Review Summary: timelessly subdued
The title
Leaving None But Small Birds implies near-total emptiness, albeit a delicate, precious sense of void. It’s not unrepresentative of the music on the record, while simultaneously being almost everything one wouldn’t expect from a collaboration between two sludgepostdrone-giants. Instead of Big|Brave and The Body draining all their usual intensities into the work, the album itself feels drained, with the bands finding an ominous sense of life in the voices of those who can’t speak.
‘Blackest Crow’ introduces
Leaving None… on a wonderfully monotonous note, setting the record’s earthy folk tones from its very first seconds. Embracing hypnotising acoustic patterns and chilly violins, the song puts Robin Wattie’s vocals at the forefront. Where Big|Brave’s frontwoman tends to exist in the shadows of her own band’s metallic onslaught and occasionally howling through the static, she masterfully assumes the spotlight in this new sonic landscape. Her voice is as demanding as it feels entirely timeless, perfectly complementing the instrumentals and configuring the record’s eerily inviting aura. ‘Once I Had A Sweetheart’, the album’s mesmerising centerpiece, feels particularly far removed from colour and light. Reframing feedback-ridden, droning guitars in a solemn, fully unaided context, the song appears entirely detached from anything human. As Wattie’s voice draws closer, seemingly begging for life while refusing to give in to desperation, the track’s concluding lyrics feel like an appropriate summation: “
The rest of my life I’ll venture towards you / She’s gone and left me”.
All of
Leaving None…’s lyrics are borrowed, reframed and repurposed: having collected phrases, characters and stories from traditional hymns, Wattie delivers unique takes on long-forgotten tales. Rather than feeling like outsiders merely recycling folklore, the bands’ meticulous approach to songwriting immerses each moment in the stories. ‘Hard Times’, a seven-minute epic detailing the misery of labourers in an old mill, brings its imagery to life through Wattie’s fracturedly clear voice and an intense focus on repeated patterns. Its second half merely consists of the words “
It’s hard times in this old mill” repeating themselves, before static eventually reduces it to nothing but that: white noise. The voices subdued yet again, the stories of the marginalised left to fade once more: ‘Hard Times’ is a rewarding listen, not a pleasant one.
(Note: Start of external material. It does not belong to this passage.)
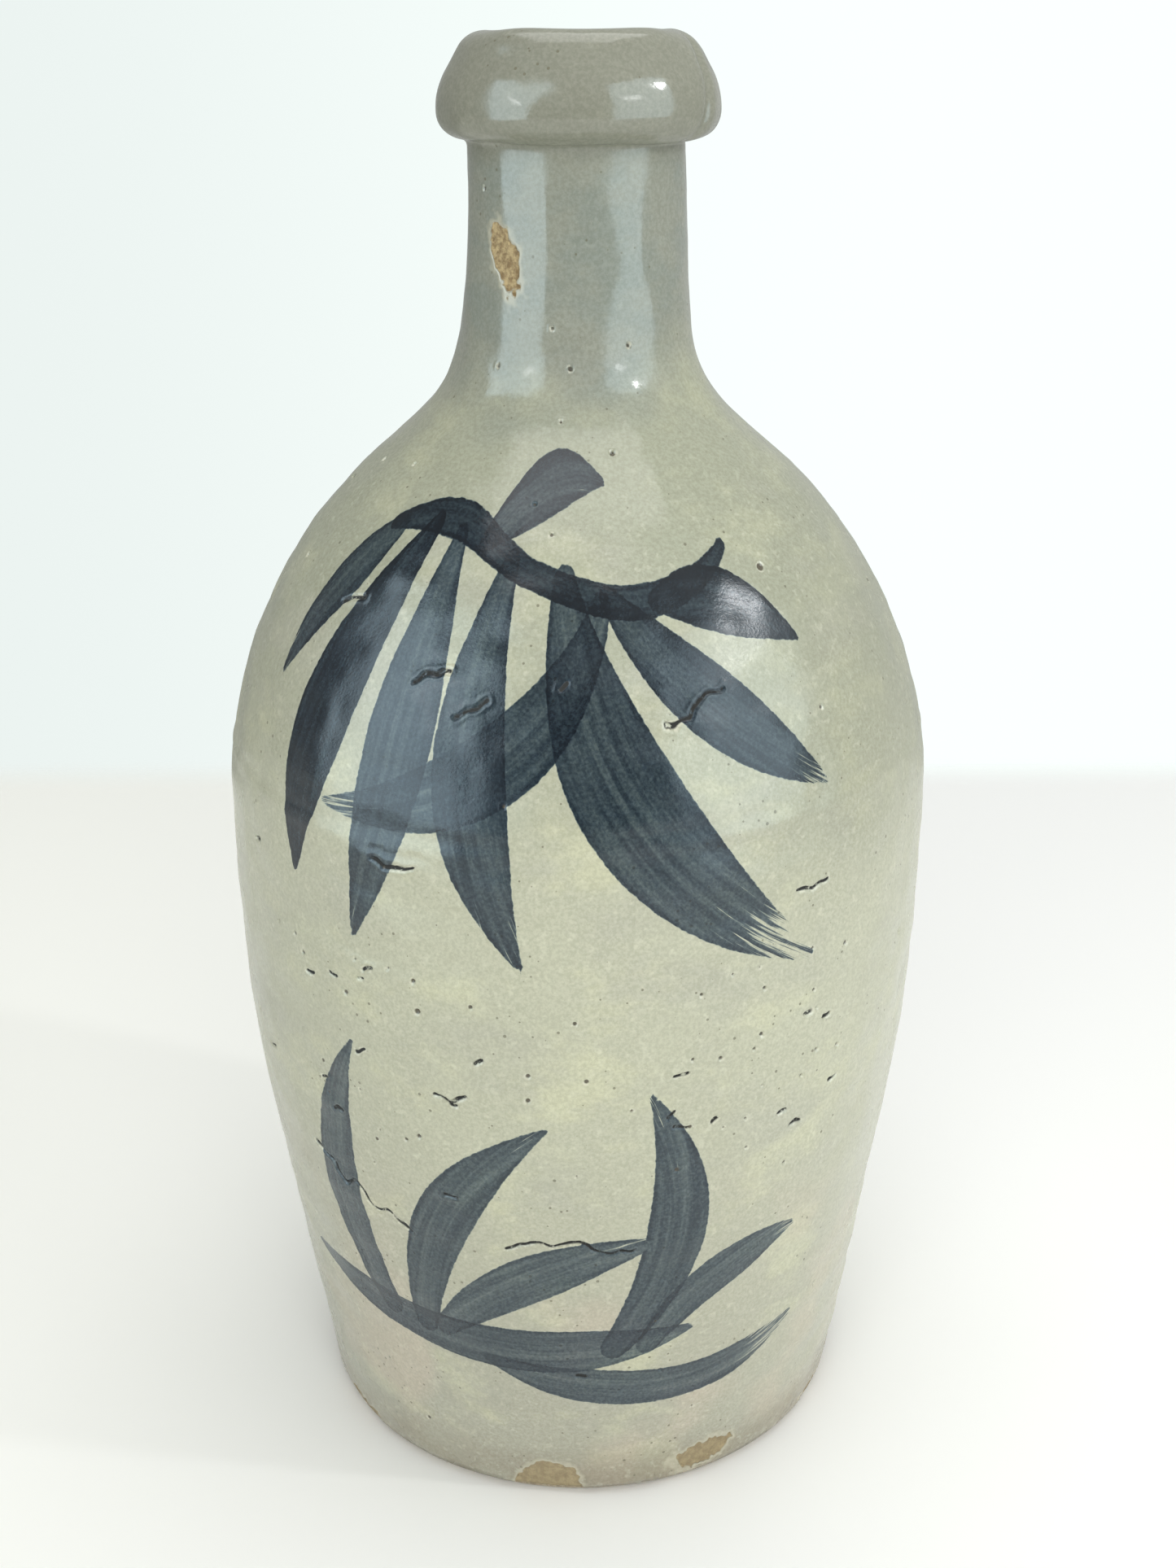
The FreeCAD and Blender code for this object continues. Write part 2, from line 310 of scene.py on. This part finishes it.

As such, Big|Brave and The Body’s unique styles find a comfortable home in folk music. Rather than directing sonic onslaughts towards anyone willing to listen, the bands concentrate their darkness towards delivering tales of those who wouldn’t be able to tell them in this way. Closer ‘Babes in the Woods’ feels like an appropriate conclusion to
Leaving None…, draining its gothic-tinged hums into a fully instrumental drone, before the static cuts for one final, a cappella hymn: “
And all night long the branches among / They mourned as they whistled / And this was their song”. This album may not be Big|Brave and The Body’s
song, it most definitely is their project, propelled by the hushed and buried.